3 . Decision of the Constitutional Court of 3 February 2009 ( ՍԴՈ ‑ 787)
In accordance with that decision, pursuant to the constitutional rights to an effective remedy and a fair trial, if the Administrative Court has jurisdiction over a main claim, then it should also examine the subsidiary claims of a civil-law nature which emanate from the main claim. The Constitutional Court reasoned that the practice of the Administrative Court in refusing to examine subsidiary claims of a civil nature emanating from a main claim within its jurisdiction amounted to imposing a disproportionate burden on individuals, as they were deprived of the possibility to resolve their interconnected claims within one judicial case, and therefore had to initiate separate proceedings for each claim.
4 . Decision of the Council of Court Chairmen No. 123 (issued on 22 December 2008)

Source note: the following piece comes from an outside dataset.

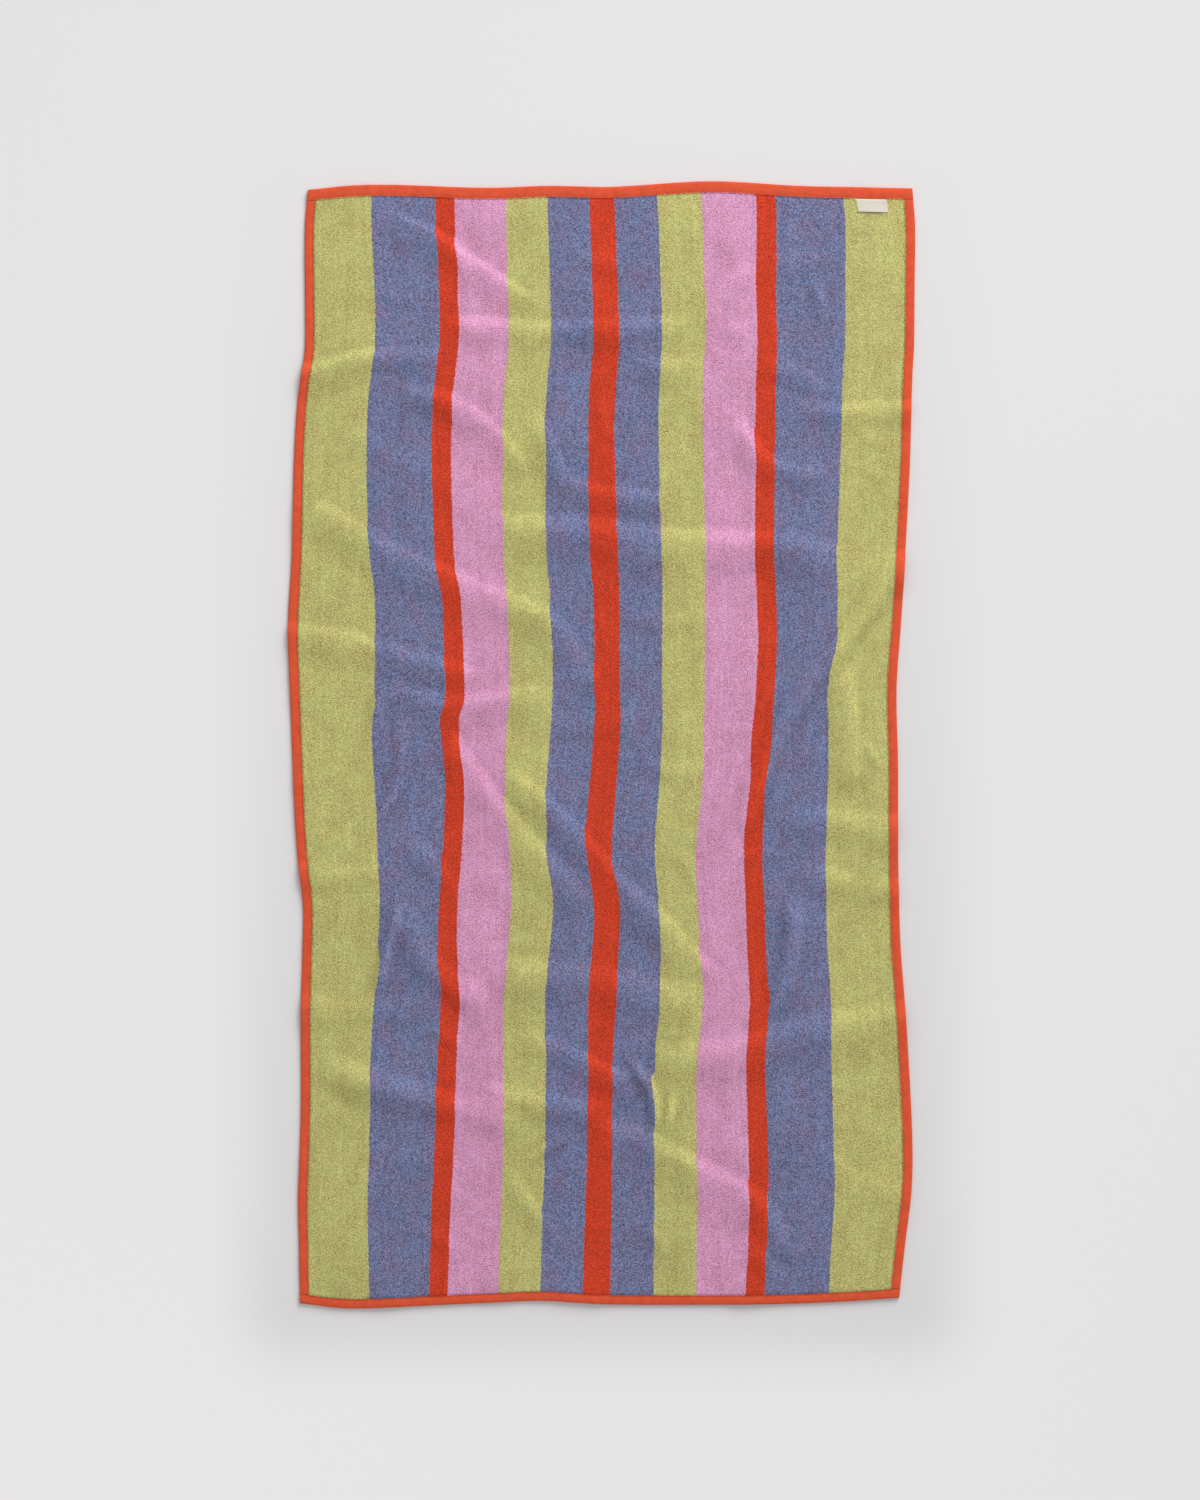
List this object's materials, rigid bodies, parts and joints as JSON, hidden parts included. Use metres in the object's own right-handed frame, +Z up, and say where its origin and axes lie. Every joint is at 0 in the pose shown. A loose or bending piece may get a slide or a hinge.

In accordance with that decision, when a judicial case contains several interconnected claims, the whole case should be examined by the court that has jurisdiction over the main claim. The “main claim” is the one whose resolution predetermines the outcome of the subsidiary claims.
COMPLAINT
The applicant company complains under Article 6 § 1 of the Convention that its right of access to a court was breached, as it was deprived of the opportunity to have some of its claims determined by the domestic courts.
QUESTION TO THE PARTIES
Was there a breach of the right of access to court, as guaranteed by Article 6 § 1 of the Convention, in respect of the applicant company ’ s civil claim under Article 411 of the Civil Code?